## PROBLEM REQUIREMENTS
Every record here should be printed again exactly.
# START OF EXCERPTED RECORDS
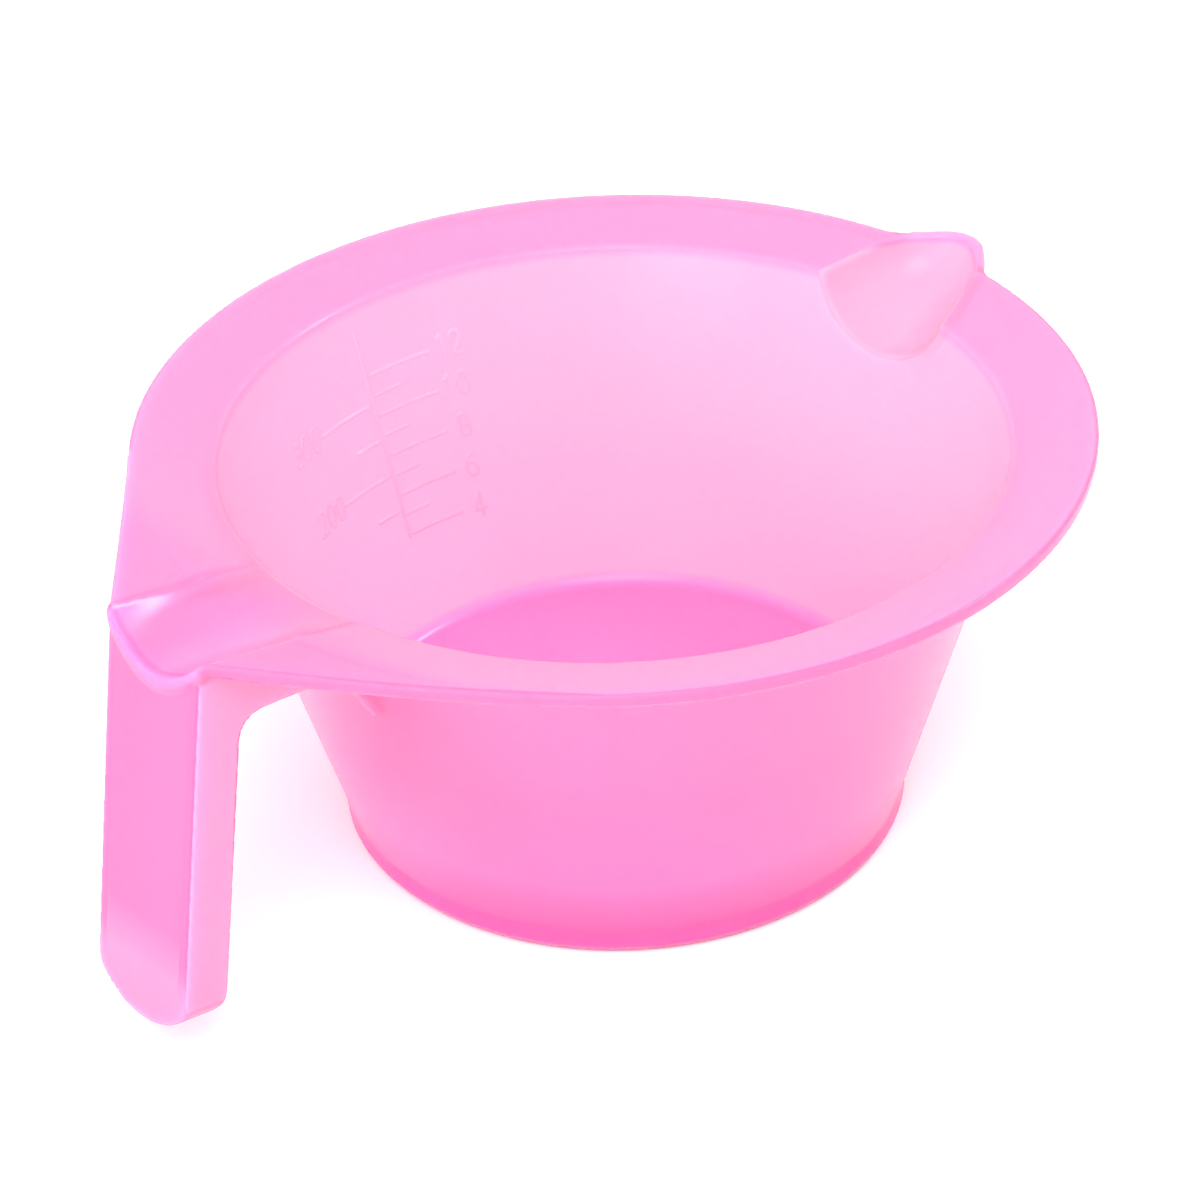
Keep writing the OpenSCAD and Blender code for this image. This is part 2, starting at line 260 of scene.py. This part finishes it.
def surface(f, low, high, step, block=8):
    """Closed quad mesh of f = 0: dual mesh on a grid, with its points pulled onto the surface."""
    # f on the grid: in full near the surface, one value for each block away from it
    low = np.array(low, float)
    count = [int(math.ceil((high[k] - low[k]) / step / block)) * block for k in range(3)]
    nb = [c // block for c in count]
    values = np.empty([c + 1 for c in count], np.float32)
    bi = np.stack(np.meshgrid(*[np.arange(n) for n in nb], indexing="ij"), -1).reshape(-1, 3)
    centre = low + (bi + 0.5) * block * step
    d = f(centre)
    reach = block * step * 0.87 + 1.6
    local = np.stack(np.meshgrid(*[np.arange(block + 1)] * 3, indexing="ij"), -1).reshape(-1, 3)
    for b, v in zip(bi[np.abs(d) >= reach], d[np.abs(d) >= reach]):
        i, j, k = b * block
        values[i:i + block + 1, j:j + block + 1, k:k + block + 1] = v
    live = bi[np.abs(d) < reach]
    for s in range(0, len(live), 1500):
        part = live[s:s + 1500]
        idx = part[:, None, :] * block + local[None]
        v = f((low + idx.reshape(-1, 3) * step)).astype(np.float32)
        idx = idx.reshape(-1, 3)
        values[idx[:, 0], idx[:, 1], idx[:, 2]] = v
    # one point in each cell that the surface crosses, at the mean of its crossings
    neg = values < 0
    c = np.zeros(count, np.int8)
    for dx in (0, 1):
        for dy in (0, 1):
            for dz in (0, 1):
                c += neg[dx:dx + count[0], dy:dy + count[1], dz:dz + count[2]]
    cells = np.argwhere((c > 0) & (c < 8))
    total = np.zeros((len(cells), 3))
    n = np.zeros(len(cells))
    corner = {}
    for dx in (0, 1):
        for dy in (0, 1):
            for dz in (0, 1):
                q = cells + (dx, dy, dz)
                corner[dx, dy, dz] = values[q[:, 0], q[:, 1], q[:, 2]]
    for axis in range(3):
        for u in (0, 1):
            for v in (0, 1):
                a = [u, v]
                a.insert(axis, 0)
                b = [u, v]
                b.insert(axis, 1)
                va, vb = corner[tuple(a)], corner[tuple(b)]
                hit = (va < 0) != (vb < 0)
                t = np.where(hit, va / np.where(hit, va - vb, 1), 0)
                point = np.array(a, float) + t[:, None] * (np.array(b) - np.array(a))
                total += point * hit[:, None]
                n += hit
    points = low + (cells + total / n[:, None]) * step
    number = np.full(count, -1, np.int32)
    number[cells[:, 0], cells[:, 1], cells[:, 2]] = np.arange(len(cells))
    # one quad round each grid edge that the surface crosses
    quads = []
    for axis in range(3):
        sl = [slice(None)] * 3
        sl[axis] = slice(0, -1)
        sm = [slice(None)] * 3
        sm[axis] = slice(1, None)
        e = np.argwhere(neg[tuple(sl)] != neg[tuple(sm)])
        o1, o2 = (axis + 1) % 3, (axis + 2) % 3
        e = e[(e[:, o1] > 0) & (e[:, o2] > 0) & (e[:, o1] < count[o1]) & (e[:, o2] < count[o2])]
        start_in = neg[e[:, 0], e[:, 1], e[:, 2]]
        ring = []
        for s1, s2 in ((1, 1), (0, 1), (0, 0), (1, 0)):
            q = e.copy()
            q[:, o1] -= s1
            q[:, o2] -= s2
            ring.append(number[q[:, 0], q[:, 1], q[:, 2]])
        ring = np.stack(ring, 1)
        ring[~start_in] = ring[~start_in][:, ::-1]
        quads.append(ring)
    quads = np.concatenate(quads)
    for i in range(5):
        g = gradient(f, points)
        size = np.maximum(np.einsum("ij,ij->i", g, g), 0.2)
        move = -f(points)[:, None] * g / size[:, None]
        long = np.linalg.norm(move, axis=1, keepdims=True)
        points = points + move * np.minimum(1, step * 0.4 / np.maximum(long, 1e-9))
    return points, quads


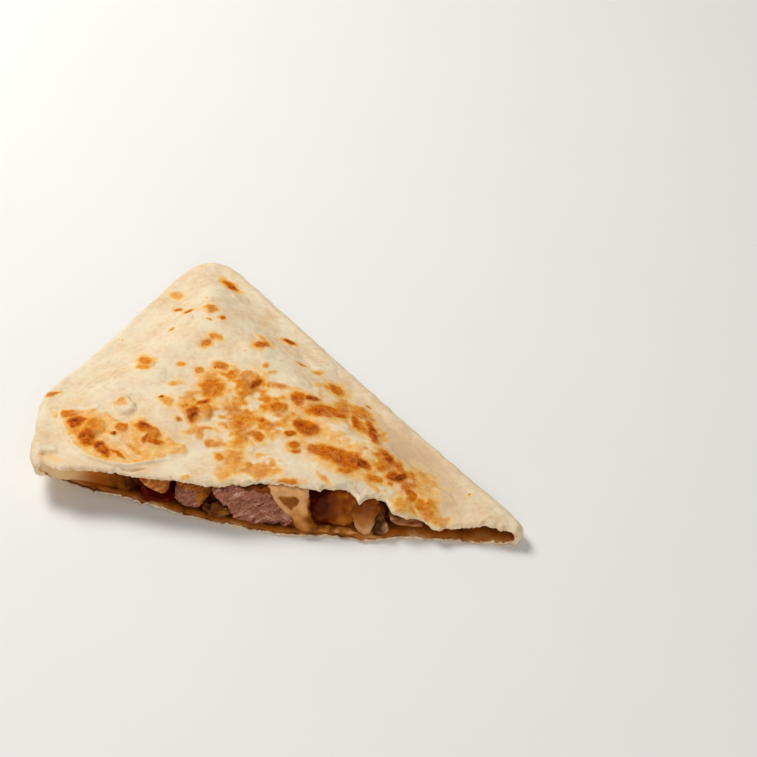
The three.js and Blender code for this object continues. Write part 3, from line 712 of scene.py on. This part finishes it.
# END OF EXCERPTED RECORDS
## WRITTEN RESPONSE
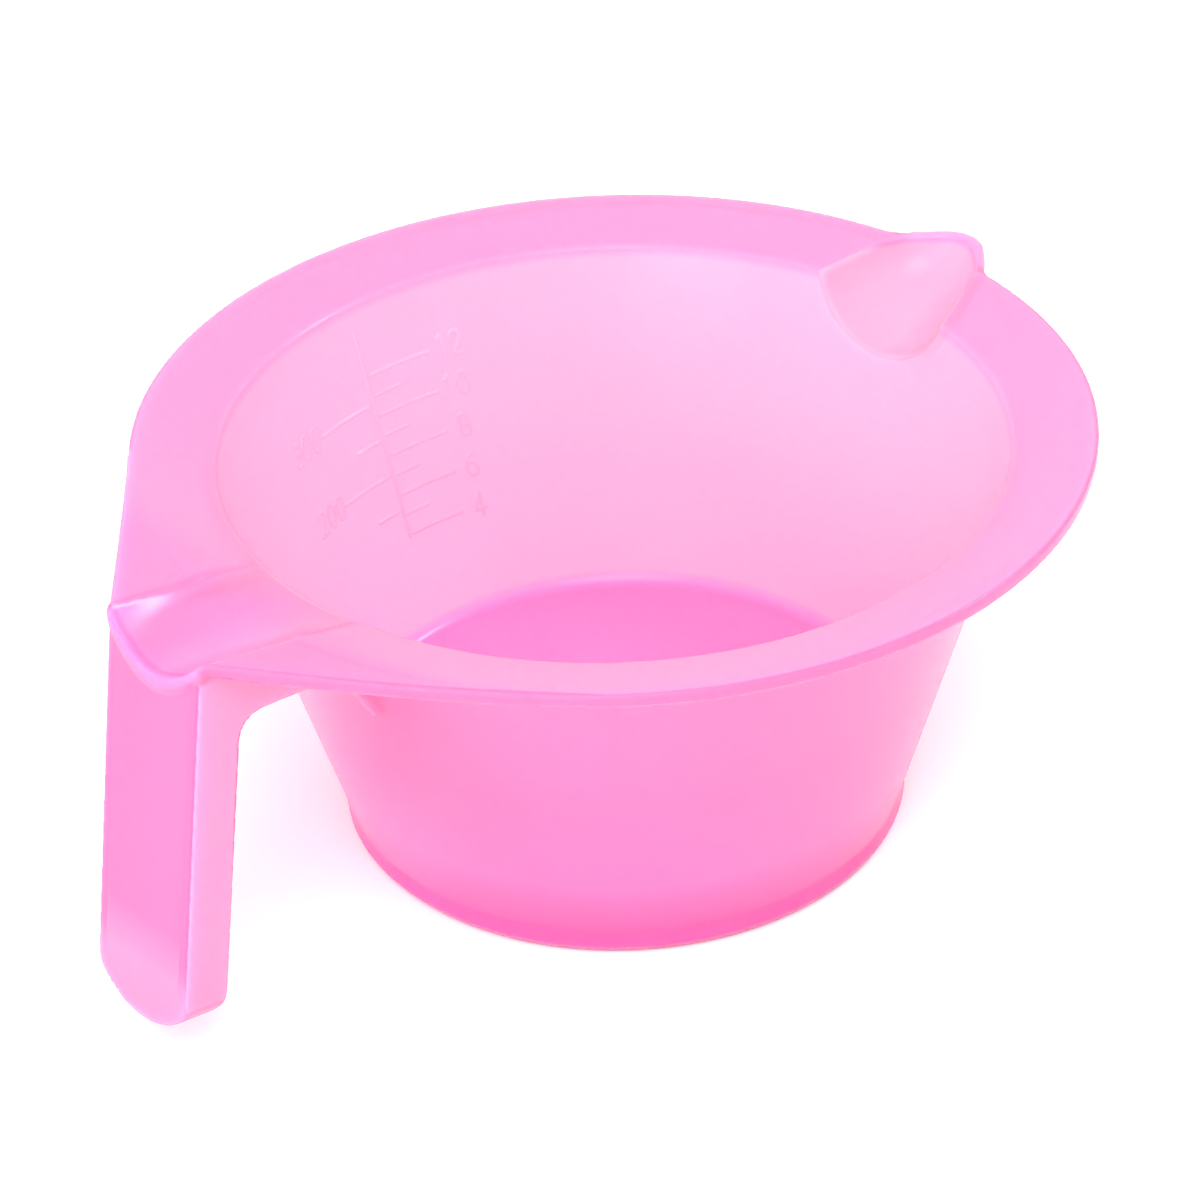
Keep writing the OpenSCAD and Blender code for this image. This is part 2, starting at line 260 of scene.py. This part finishes it.
def surface(f, low, high, step, block=8):
    """Closed quad mesh of f = 0: dual mesh on a grid, with its points pulled onto the surface."""
    # f on the grid: in full near the surface, one value for each block away from it
    low = np.array(low, float)
    count = [int(math.ceil((high[k] - low[k]) / step / block)) * block for k in range(3)]
    nb = [c // block for c in count]
    values = np.empty([c + 1 for c in count], np.float32)
    bi = np.stack(np.meshgrid(*[np.arange(n) for n in nb], indexing="ij"), -1).reshape(-1, 3)
    centre = low + (bi + 0.5) * block * step
    d = f(centre)
    reach = block * step * 0.87 + 1.6
    local = np.stack(np.meshgrid(*[np.arange(block + 1)] * 3, indexing="ij"), -1).reshape(-1, 3)
    for b, v in zip(bi[np.abs(d) >= reach], d[np.abs(d) >= reach]):
        i, j, k = b * block
        values[i:i + block + 1, j:j + block + 1, k:k + block + 1] = v
    live = bi[np.abs(d) < reach]
    for s in range(0, len(live), 1500):
        part = live[s:s + 1500]
        idx = part[:, None, :] * block + local[None]
        v = f((low + idx.reshape(-1, 3) * step)).astype(np.float32)
        idx = idx.reshape(-1, 3)
        values[idx[:, 0], idx[:, 1], idx[:, 2]] = v
    # one point in each cell that the surface crosses, at the mean of its crossings
    neg = values < 0
    c = np.zeros(count, np.int8)
    for dx in (0, 1):
        for dy in (0, 1):
            for dz in (0, 1):
                c += neg[dx:dx + count[0], dy:dy + count[1], dz:dz + count[2]]
    cells = np.argwhere((c > 0) & (c < 8))
    total = np.zeros((len(cells), 3))
    n = np.zeros(len(cells))
    corner = {}
    for dx in (0, 1):
        for dy in (0, 1):
            for dz in (0, 1):
                q = cells + (dx, dy, dz)
                corner[dx, dy, dz] = values[q[:, 0], q[:, 1], q[:, 2]]
    for axis in range(3):
        for u in (0, 1):
            for v in (0, 1):
                a = [u, v]
                a.insert(axis, 0)
                b = [u, v]
                b.insert(axis, 1)
                va, vb = corner[tuple(a)], corner[tuple(b)]
                hit = (va < 0) != (vb < 0)
                t = np.where(hit, va / np.where(hit, va - vb, 1), 0)
                point = np.array(a, float) + t[:, None] * (np.array(b) - np.array(a))
                total += point * hit[:, None]
                n += hit
    points = low + (cells + total / n[:, None]) * step
    number = np.full(count, -1, np.int32)
    number[cells[:, 0], cells[:, 1], cells[:, 2]] = np.arange(len(cells))
    # one quad round each grid edge that the surface crosses
    quads = []
    for axis in range(3):
        sl = [slice(None)] * 3
        sl[axis] = slice(0, -1)
        sm = [slice(None)] * 3
        sm[axis] = slice(1, None)
        e = np.argwhere(neg[tuple(sl)] != neg[tuple(sm)])
        o1, o2 = (axis + 1) % 3, (axis + 2) % 3
        e = e[(e[:, o1] > 0) & (e[:, o2] > 0) & (e[:, o1] < count[o1]) & (e[:, o2] < count[o2])]
        start_in = neg[e[:, 0], e[:, 1], e[:, 2]]
        ring = []
        for s1, s2 in ((1, 1), (0, 1), (0, 0), (1, 0)):
            q = e.copy()
            q[:, o1] -= s1
            q[:, o2] -= s2
            ring.append(number[q[:, 0], q[:, 1], q[:, 2]])
        ring = np.stack(ring, 1)
        ring[~start_in] = ring[~start_in][:, ::-1]
        quads.append(ring)
    quads = np.concatenate(quads)
    for i in range(5):
        g = gradient(f, points)
        size = np.maximum(np.einsum("ij,ij->i", g, g), 0.2)
        move = -f(points)[:, None] * g / size[:, None]
        long = np.linalg.norm(move, axis=1, keepdims=True)
        points = points + move * np.minimum(1, step * 0.4 / np.maximum(long, 1e-9))
    return points, quads


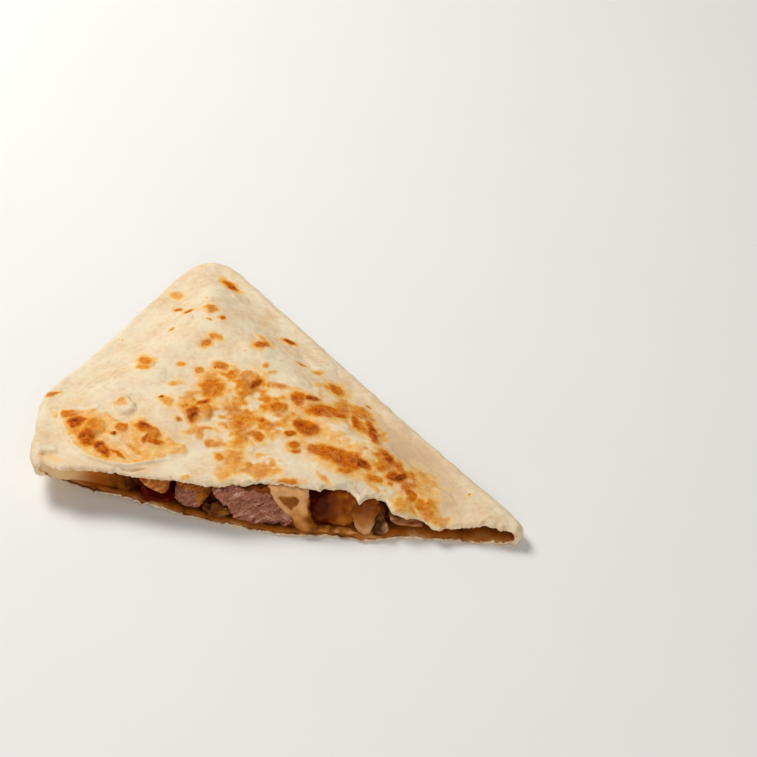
The three.js and Blender code for this object continues. Write part 3, from line 712 of scene.py on. This part finishes it.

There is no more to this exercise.